Qeshtah is resigned to paying Hamas when the group's representatives come to collect. Everything he sells has been smuggled in through the tunnels, and he does not want to risk being shut down.

Hamas's official policy is that the smuggling is illegal and should be stopped. "Like any other country in the world where there are shortages, a black market develops. It's normal," said Ziad al-Zaza, the economics minister in Gaza and a Hamas member. "But we are going after it, and we have managed to stop most aspects of this market."

Asked if Hamas earns any money from the smuggling, Zaza denied it. "Not one penny," he said.

But on the border, it's a different story.

There, amid bullet-riddled concrete buildings and heaps of stinking trash, Hamas guards keep a close eye on the teams of tunnel diggers who push ever-deeper into the hot sands.

The tunnels are dug beneath white tents that resemble greenhouses, but there are few attempts to conceal what goes on within, and the guards do nothing to stop the work.

During cigarette breaks, tunnel workers freely discuss their jobs, complaining that the work is dirty, dangerous and low-paying. But they also say they have no choice.

"I used to own a clothes shop. But no one is buying because the clothes are too expensive and the people have no money," said Abu Saed, 22, his black jeans smothered in dust.

Instead, he now smuggles clothes.

The tunnels resemble mine shafts, descending deep into the ground -- about 75 feet -- until workers hit clay that's strong enough to hold together. They then snake horizontally to the southwest for as much as half a mile, coming up on the Egyptian side.

The tunnels are bolstered by slats of wood, and they include intercom systems, lights, storage rooms and automated pulley systems. But they are also vulnerable to collapse; almost every week, one does.

"Yesterday, my friend died. He was supposed to marry next week, but the sand collapsed over him," said Abbas Alakkad, 36, who also works in the tunnels.

Another danger is the tear gas.

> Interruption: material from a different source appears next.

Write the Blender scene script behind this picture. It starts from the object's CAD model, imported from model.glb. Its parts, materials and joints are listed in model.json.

Egyptian border guards used to look the other way when it came to the tunnels, the workers said, but in recent weeks they have begun to crack down by lobbing gas canisters into tunnel openings.

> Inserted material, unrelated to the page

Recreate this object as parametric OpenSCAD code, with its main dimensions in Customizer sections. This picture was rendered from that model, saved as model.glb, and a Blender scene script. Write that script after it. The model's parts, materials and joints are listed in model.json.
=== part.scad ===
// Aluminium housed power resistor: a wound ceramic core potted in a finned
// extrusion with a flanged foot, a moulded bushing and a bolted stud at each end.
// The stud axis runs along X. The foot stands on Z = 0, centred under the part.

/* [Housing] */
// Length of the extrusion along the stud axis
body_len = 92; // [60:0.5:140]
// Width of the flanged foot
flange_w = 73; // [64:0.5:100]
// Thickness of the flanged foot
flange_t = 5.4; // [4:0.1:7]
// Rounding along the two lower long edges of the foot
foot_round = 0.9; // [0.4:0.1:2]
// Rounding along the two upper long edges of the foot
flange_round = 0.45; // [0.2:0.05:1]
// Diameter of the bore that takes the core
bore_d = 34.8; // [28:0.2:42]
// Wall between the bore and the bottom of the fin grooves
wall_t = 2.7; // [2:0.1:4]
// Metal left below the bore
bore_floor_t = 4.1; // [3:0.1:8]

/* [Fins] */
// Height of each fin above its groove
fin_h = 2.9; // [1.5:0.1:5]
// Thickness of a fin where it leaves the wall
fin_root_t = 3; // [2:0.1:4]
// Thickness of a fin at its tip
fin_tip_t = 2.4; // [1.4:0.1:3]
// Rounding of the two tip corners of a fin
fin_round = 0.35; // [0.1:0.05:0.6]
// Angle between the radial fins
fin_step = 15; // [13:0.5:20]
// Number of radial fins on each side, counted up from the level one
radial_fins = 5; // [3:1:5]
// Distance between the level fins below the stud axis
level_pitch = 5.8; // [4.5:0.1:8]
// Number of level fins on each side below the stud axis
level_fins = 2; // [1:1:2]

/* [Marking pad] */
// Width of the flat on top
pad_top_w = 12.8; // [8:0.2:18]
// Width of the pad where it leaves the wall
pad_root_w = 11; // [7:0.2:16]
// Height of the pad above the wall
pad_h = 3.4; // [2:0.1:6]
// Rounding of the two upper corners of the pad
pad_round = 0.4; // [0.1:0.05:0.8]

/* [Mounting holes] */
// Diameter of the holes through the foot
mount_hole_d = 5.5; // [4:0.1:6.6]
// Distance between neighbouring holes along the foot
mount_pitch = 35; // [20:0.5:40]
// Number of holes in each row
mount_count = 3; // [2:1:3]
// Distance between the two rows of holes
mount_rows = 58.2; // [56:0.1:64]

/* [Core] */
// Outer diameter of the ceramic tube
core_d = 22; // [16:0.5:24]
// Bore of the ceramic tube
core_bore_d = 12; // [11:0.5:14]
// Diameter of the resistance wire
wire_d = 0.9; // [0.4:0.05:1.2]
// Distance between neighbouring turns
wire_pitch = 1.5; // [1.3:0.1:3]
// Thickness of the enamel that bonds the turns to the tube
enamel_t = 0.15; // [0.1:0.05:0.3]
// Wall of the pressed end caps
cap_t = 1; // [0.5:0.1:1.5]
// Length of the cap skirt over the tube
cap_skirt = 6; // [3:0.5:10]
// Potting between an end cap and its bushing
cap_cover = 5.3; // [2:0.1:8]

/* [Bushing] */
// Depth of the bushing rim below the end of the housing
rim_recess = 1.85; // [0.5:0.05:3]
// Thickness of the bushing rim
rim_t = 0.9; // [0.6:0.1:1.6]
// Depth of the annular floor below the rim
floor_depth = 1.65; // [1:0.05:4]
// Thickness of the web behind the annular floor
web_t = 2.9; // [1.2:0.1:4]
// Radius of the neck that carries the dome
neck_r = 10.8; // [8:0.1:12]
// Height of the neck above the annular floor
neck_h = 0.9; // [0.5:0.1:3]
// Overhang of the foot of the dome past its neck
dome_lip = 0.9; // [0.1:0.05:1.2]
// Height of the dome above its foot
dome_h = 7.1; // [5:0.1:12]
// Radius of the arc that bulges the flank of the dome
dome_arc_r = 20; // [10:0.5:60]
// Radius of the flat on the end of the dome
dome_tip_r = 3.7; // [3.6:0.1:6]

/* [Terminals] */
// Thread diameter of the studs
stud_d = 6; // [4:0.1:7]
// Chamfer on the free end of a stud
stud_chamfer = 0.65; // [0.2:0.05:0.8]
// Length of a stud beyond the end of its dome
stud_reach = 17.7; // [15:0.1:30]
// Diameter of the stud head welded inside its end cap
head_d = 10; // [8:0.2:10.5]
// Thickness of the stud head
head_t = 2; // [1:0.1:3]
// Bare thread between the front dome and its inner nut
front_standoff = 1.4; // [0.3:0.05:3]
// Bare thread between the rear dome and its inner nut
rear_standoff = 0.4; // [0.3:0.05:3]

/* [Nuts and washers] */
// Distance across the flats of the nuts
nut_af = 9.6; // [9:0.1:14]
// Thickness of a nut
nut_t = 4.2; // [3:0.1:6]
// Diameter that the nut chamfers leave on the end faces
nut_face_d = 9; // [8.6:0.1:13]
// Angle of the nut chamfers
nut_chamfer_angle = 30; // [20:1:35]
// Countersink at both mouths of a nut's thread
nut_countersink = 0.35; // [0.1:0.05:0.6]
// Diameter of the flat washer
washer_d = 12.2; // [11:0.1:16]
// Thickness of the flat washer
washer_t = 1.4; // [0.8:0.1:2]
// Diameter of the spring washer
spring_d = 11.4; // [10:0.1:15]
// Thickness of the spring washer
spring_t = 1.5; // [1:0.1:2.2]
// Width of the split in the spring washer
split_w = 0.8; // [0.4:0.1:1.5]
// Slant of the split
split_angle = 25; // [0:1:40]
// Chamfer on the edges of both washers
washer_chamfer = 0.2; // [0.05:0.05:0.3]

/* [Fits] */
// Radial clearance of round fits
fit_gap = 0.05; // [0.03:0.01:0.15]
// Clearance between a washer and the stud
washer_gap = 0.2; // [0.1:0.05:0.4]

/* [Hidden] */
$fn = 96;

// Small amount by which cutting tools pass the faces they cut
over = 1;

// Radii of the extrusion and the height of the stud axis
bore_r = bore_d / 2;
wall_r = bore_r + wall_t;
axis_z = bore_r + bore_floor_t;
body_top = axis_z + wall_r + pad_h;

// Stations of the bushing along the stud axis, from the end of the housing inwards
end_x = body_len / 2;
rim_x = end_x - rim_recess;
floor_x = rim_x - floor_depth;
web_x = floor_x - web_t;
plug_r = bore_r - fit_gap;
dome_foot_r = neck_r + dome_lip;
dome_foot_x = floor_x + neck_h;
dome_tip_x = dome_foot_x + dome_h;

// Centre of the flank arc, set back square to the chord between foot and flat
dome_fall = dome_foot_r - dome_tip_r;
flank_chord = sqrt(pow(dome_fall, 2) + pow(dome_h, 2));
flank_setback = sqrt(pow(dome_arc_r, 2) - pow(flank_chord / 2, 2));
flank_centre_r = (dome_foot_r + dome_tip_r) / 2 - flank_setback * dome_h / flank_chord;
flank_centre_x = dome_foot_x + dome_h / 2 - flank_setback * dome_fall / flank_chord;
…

Alakkad, a hulking man with muscled arms, said he makes only 50 shekels -- about $15 -- for a long day's work. The tunnel owners, by comparison, make tens of thousands of dollars a month.

"They are bloodsuckers," Alakkad said.

When he complains to Hamas officials about the poor conditions and low pay, Alakkad said, he always gets the same response. "They say they don't have anything to do with this," he said. "The government should prevent the people from getting injured. But because they are taking money from it, they don't care."

It is impossible to know exactly how much money because no one knows how many tunnels exist. Estimates range from dozens to hundreds that are scattered along the eight-mile border.

Even so, shortages persist.

"People in Rafah used to know that they could find anything here. These shelves used to be full. Now it's shameful," said Talat Abu Eyadah, pointing to the empty display cases in his dim and dusty Rafah grocery store. "Nothing is available. And if you do find it, you can't afford it."

That's music to the ears of Abu Mosab, the smuggler, who prides himself on finding hard-to-get items. "Whatever the shopkeepers ask for, we bring," he said. "If they want a certain kind of shoe, we'll get them those shoes."

But his work does not come cheaply. He charges $6,000 in transportation costs for every ton of material that travels through his tunnel.

A thin man of 36 with a toothy smile and a long, wispy beard, Abu Mosab said he feels sorry for all of the people who are suffering.

"It's miserable here," he said. "And Hamas is responsible. They are the reason for the siege."

But for his own sake, he hopes Hamas's reign lasts as long as possible.

"God willing," Abu Mosab said, "I will pass the tunnel along to my sons."